Esclareça-se que não podemos tentar entender matéria a partir de uma concepção de senso comum, mediante associação de seu conceito àquilo que impressiona nossos sentidos. Como ensinam os instrutores espirituais na pergunta 22 de O Livro dos Espíritos, “[…] a matéria existe em estados que ignorais. Pode ser, por exemplo, tão etérea e sutil, que nenhuma impressão vos cause aos sentidos. Contudo, é sempre matéria. Para vós, porém não o seria”. A atual ciência vai nessa linha, especialmente a física quântica e a teoria da relatividade, ao propor nova relação entre matéria e energia, sendo ambas, em essência, iguais, diferindo- -se apenas quanto ao grau de condensação.
O mesmo se aplica ao conceito de espírito. Ensinam os instrutores espirituais, nas perguntas 25 e 26 de O Livro dos Espíritos, que espírito e matéria não se confundem, podendo tal distinção ser concebida pelo pensamento. Contudo, ambos se unem para intelectualizar a matéria e para permitir, no atual estágio evolutivo, a manifestação do espírito, pois nossa organização ainda não é apta a perceber espírito sem matéria.
Ocorre que, ao se dizer que espírito e matéria são coisas distintas, intuitivamente – porque somos presos às dimensões do tempo e do espaço – somos tentados a pensar que o espírito seria um nada, pois ainda temos dificuldades em admitir a existência de algo que não é matéria. Para, no entanto, evitar essa má compreensão, os Espíritos ensinam na letra “a” da pergunta 23 de O Livro dos Espíritos que “não é fácil analisar o espírito com vossa linguagem. Para vós, ele nada é, por não ser palpável. Para nós, entretanto, é alguma coisa. Ficai sabendo: coisa nenhuma é o nada e o nada não existe”.
Vale esclarecer, ainda, que é inexato equiparar inteligência com espírito, já que a primeira é um atributo do segundo, conforme pergunta 24 de O Livro dos Espíritos. Da mesma forma, “espírito”, como princípio inteligente, não se confunde com “Espírito”, pois este é a individualização daquele princípio, o mesmo valendo para princípio material e corpo, já que este é a individualização daquele, como se vê da pergunta 79 daquele livro. Não sabemos, no entanto, no nosso atual estágio evolutivo, quando e como ambos os princípios (material e inteligente) e mesmo o corpo e o Espírito são criados.
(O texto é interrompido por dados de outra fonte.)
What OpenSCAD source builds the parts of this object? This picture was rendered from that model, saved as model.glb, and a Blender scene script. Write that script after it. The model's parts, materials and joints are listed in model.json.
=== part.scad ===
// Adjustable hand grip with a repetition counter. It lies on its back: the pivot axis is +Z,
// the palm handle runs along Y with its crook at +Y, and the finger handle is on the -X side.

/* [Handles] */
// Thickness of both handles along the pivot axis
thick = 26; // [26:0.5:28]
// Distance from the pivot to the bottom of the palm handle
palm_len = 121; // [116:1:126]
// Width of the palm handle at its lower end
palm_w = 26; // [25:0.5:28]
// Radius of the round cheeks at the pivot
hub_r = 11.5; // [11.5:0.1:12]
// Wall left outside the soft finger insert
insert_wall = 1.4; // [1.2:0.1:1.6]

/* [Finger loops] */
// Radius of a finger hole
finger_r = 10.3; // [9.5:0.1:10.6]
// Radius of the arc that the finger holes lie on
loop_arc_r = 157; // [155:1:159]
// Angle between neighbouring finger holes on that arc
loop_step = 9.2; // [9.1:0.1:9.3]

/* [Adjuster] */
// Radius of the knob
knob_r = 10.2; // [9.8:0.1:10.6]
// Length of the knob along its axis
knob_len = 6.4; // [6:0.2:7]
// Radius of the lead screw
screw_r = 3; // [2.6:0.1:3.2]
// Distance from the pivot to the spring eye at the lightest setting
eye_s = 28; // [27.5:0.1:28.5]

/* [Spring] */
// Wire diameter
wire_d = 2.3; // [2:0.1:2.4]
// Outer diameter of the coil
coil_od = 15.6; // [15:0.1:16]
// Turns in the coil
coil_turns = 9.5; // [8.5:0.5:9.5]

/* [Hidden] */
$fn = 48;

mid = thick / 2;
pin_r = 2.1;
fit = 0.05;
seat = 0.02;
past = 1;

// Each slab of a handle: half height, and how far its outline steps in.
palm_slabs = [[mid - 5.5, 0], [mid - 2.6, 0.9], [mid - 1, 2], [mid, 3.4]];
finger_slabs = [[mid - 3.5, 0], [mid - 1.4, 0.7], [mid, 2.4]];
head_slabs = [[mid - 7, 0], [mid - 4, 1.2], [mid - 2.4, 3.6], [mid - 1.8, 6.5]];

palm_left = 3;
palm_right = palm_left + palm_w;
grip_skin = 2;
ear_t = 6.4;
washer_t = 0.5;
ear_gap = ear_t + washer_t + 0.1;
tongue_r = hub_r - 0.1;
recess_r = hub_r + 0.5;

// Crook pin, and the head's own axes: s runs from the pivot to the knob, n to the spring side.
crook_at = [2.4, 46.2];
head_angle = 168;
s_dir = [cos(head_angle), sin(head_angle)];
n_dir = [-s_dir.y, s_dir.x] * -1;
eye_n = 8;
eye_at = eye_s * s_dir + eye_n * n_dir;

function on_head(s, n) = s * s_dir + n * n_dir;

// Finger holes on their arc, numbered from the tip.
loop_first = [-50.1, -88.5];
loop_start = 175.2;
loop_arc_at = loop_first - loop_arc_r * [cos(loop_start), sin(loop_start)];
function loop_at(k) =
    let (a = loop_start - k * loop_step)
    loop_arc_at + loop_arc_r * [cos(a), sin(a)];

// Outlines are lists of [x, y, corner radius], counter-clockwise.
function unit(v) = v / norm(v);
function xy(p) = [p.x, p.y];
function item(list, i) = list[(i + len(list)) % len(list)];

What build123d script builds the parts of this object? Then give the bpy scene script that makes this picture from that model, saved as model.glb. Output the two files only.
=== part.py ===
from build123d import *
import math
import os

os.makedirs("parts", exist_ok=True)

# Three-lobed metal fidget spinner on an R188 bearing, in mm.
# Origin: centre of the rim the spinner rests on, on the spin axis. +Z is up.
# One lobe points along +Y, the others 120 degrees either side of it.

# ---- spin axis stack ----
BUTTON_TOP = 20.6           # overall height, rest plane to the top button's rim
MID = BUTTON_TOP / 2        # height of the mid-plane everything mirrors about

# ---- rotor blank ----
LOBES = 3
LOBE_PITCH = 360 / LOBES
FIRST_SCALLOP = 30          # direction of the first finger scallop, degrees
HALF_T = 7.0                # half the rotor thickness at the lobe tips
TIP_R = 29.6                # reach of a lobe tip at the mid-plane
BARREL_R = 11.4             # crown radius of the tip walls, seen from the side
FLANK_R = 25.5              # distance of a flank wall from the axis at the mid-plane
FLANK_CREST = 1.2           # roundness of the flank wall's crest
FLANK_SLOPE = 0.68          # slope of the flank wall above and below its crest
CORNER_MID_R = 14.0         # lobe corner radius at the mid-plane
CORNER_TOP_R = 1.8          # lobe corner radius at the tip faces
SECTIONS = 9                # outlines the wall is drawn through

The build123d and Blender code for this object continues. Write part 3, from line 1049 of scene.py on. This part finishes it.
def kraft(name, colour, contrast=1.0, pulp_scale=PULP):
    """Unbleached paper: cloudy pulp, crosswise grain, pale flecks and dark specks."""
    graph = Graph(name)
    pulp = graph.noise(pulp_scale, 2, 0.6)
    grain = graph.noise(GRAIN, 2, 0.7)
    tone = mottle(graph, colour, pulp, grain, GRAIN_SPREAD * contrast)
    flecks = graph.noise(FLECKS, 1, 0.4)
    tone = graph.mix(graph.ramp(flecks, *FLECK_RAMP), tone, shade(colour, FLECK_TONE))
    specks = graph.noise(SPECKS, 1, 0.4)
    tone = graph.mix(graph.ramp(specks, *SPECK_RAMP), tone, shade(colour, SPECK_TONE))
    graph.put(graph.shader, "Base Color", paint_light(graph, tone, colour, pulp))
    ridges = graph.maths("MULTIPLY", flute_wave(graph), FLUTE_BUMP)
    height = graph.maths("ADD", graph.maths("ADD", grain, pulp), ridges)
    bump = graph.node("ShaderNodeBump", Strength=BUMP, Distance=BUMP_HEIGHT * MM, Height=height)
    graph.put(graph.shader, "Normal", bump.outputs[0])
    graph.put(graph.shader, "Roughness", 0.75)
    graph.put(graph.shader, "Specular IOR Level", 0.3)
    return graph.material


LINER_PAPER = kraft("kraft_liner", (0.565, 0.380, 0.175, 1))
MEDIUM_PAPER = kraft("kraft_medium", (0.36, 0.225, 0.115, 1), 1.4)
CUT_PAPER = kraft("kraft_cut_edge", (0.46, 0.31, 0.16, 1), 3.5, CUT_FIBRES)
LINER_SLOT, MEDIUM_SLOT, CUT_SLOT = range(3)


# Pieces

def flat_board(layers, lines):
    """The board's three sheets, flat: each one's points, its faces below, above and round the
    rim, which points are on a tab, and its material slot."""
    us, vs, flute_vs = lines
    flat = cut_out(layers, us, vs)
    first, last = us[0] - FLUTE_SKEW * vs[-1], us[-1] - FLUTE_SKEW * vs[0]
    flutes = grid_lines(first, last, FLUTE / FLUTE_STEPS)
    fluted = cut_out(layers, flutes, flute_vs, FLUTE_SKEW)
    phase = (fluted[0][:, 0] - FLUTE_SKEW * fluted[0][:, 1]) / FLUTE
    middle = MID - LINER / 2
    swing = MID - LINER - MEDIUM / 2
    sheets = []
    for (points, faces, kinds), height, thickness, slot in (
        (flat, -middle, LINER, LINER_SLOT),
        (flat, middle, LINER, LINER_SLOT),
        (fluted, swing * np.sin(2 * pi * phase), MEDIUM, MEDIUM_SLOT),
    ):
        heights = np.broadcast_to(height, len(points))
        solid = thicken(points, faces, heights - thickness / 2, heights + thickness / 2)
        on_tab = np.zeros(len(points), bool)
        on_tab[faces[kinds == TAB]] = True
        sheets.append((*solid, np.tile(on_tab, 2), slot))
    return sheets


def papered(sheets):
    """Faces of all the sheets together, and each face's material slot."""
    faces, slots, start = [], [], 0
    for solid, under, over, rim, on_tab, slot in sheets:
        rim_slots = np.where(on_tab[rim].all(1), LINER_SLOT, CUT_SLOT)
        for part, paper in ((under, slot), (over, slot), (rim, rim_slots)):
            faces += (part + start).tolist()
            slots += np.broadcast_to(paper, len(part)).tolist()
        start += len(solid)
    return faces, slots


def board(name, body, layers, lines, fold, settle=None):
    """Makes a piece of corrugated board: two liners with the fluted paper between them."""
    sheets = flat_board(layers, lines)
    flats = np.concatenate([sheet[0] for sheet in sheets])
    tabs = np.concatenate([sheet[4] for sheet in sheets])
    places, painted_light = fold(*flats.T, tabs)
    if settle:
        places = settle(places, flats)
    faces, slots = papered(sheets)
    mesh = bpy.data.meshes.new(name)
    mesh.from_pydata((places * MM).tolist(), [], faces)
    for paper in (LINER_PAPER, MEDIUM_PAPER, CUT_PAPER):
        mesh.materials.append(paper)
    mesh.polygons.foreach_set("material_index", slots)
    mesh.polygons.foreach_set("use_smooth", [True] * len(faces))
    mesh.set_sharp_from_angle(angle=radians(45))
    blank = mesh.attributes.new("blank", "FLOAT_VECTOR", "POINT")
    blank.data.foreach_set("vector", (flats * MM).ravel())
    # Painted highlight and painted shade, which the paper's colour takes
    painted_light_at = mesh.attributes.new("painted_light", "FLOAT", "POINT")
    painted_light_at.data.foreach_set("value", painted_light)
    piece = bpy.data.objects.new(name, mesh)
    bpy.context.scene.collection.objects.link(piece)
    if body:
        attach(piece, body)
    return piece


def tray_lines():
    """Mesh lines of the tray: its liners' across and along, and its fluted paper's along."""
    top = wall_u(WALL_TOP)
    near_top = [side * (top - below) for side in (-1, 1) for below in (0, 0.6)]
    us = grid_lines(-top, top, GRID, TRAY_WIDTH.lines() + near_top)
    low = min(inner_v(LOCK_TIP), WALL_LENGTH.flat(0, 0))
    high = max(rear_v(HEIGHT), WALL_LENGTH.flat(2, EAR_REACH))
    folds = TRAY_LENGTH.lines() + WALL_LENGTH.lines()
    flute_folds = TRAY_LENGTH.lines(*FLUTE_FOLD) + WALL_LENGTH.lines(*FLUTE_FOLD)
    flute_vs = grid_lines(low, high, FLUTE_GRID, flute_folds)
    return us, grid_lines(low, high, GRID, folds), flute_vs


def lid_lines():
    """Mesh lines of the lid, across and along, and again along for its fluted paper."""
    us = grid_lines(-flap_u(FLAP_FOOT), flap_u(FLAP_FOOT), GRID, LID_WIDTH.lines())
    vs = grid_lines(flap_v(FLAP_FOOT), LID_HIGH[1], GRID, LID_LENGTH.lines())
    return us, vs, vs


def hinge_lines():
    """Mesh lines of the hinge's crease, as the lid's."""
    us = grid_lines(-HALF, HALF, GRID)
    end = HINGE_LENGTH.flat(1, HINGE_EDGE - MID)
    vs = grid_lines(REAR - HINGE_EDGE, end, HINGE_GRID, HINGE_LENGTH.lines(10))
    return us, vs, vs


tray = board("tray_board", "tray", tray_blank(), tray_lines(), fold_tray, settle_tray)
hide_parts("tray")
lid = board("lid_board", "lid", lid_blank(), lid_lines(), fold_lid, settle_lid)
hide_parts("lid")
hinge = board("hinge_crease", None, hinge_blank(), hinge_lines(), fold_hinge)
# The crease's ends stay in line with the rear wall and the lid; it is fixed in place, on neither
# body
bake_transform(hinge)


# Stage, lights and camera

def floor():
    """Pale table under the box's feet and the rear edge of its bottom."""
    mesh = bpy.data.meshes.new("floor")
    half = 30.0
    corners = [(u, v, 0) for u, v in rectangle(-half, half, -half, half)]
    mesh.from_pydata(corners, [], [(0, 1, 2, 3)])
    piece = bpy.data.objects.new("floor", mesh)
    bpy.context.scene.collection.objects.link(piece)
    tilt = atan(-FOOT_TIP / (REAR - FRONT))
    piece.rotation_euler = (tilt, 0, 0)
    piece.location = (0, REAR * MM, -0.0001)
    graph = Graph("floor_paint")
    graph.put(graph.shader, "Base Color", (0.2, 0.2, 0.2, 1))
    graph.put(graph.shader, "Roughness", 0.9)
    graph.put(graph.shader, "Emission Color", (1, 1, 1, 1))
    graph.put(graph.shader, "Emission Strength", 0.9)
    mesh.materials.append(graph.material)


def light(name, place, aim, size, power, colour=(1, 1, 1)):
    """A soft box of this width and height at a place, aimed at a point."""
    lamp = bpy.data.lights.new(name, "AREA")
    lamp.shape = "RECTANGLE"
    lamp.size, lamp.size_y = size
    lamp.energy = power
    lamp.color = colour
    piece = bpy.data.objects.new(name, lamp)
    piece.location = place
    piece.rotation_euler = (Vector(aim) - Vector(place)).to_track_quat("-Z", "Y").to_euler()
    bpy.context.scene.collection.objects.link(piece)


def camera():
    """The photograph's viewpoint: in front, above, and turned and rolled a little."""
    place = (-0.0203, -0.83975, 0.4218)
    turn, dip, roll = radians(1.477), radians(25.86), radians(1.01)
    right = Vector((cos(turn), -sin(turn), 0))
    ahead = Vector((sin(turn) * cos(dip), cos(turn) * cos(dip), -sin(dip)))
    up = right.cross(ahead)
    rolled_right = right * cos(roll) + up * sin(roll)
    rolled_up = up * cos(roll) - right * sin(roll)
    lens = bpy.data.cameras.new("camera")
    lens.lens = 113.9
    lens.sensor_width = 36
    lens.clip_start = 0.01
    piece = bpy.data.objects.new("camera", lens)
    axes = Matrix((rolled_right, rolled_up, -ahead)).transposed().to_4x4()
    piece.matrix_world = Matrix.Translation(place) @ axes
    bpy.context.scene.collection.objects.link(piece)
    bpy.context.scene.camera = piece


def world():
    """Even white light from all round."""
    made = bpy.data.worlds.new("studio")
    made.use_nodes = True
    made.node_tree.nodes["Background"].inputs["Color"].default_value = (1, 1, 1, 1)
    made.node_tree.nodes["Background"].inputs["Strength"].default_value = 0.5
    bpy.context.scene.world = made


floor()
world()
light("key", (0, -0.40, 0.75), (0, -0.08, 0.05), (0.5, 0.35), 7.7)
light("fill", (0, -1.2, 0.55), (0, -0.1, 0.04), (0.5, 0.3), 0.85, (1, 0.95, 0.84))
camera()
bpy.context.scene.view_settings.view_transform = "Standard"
Como espírito e matéria são distintos, resta saber como o primeiro pode exercer ação sobre o segundo. Para tanto, torna-se indispensável a mediação do fluido universal. Segundo a pergunta 27 de O Livro dos Espíritos, “[…] Embora, de certo ponto de vista, seja lícito classificá-lo como elemento material, ele se distingue deste por propriedades especiais. Se o fluido universal fosse positivamente matéria, razão não haveria para que também o espírito não o fosse. Está colocado entre o espírito e a matéria; é fluido, como a matéria é matéria, e suscetível, pelas suas inumeráveis combinações com está e sob a ação do espírito, e produzir a infinita variedade de coisas de que apenas conheceis uma parte mínima. Esse fluido universal, ou primitivo, ou elementar, sendo o agente de que o espírito se utiliza, é o princípio sem o qual a matéria estaria em perpétuo estado de divisão e nunca adquiriria as qualidades que a gravidade lhe dá”.
Como se vê, o estudo do espírito e da matéria é intrincado, complexo e denso, e a ele voltaremos outras vezes, advertindo, apenas, que ainda estamos nos seus primeiros passos. Mesmo assim, tudo isso nos mostra a grandeza da criação e como somos privilegiados por um dia, por decisão de Deus, nosso pai, termos sido criados e inseridos nesse contexto de crescimento e aprendizado, o qual é regado por tanto amor e cuidado.